Task description: Copy out every line in which the string "FreeCAD" occurs.

Input data:

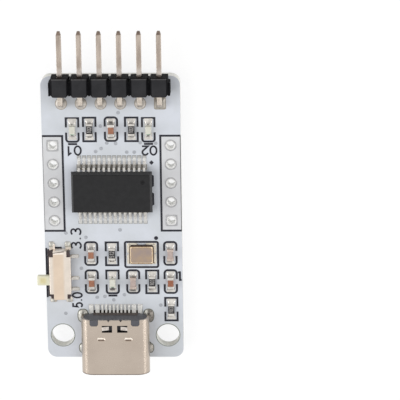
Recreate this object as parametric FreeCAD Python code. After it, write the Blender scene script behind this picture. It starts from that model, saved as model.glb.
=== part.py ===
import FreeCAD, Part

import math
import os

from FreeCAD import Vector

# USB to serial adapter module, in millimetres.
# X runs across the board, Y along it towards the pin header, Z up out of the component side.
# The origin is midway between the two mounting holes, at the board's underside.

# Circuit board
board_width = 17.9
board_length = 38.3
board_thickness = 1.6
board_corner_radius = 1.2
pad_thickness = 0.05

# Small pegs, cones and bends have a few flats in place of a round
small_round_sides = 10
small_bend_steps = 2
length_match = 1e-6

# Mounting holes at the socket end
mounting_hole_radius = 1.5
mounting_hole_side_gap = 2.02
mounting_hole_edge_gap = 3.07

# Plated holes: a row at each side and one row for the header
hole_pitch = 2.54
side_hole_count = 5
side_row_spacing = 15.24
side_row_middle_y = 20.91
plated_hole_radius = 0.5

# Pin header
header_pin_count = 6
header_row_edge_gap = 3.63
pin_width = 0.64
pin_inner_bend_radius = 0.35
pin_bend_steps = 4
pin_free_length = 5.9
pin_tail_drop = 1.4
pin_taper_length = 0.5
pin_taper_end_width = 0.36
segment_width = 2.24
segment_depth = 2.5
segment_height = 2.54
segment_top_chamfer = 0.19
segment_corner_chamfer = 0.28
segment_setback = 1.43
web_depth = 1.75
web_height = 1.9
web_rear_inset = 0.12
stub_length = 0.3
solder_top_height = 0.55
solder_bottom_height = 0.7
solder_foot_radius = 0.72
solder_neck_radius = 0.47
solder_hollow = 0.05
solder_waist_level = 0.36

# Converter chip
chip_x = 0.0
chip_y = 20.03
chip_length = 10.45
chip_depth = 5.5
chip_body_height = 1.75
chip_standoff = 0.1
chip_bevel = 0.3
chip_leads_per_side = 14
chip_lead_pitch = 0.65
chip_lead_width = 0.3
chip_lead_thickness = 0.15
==
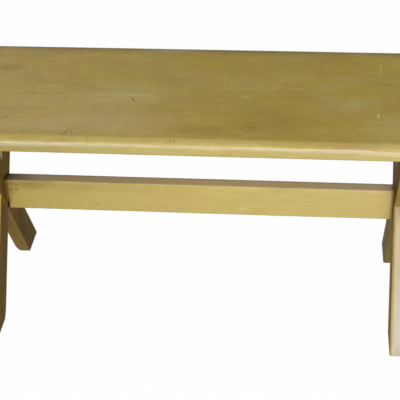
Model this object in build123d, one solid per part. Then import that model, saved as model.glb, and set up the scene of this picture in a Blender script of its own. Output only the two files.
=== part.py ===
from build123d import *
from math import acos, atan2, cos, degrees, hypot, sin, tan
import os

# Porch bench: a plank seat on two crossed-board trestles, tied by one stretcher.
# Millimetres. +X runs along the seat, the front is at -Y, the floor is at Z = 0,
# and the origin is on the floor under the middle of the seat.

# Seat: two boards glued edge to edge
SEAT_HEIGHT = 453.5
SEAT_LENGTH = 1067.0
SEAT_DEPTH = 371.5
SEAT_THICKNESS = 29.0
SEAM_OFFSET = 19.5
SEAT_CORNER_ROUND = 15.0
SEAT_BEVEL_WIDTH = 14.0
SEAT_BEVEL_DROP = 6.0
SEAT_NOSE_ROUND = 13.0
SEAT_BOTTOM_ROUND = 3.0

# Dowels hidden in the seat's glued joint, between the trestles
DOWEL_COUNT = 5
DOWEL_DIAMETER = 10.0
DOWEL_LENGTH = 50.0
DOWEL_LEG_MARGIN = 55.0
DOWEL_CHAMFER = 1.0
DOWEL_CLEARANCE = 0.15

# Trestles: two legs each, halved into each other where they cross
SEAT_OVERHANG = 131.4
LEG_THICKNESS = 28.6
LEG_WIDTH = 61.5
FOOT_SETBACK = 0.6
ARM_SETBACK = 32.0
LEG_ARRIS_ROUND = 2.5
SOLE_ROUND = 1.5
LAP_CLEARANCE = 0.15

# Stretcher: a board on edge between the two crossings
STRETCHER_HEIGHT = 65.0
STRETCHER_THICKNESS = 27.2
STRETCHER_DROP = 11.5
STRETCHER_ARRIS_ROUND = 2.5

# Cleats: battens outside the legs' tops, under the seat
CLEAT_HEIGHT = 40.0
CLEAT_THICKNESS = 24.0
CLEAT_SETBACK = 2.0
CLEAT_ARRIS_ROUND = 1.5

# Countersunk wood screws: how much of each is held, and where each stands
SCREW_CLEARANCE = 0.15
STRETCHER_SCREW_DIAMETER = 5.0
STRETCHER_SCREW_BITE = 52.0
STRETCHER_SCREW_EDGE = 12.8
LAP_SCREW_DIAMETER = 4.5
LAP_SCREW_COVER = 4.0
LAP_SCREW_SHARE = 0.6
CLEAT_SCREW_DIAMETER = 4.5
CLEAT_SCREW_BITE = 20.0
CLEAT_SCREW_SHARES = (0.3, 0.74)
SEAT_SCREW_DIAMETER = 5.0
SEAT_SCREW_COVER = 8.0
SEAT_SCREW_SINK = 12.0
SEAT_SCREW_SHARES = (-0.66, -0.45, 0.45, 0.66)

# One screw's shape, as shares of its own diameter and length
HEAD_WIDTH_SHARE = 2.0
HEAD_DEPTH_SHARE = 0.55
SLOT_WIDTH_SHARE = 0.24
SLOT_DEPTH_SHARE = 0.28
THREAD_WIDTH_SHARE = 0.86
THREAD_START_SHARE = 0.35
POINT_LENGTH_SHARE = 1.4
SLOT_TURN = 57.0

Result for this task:
Recreate this object as parametric FreeCAD Python code. After it, write the Blender scene script behind this picture. It starts from that model, saved as model.glb.
import FreeCAD, Part
from FreeCAD import Vector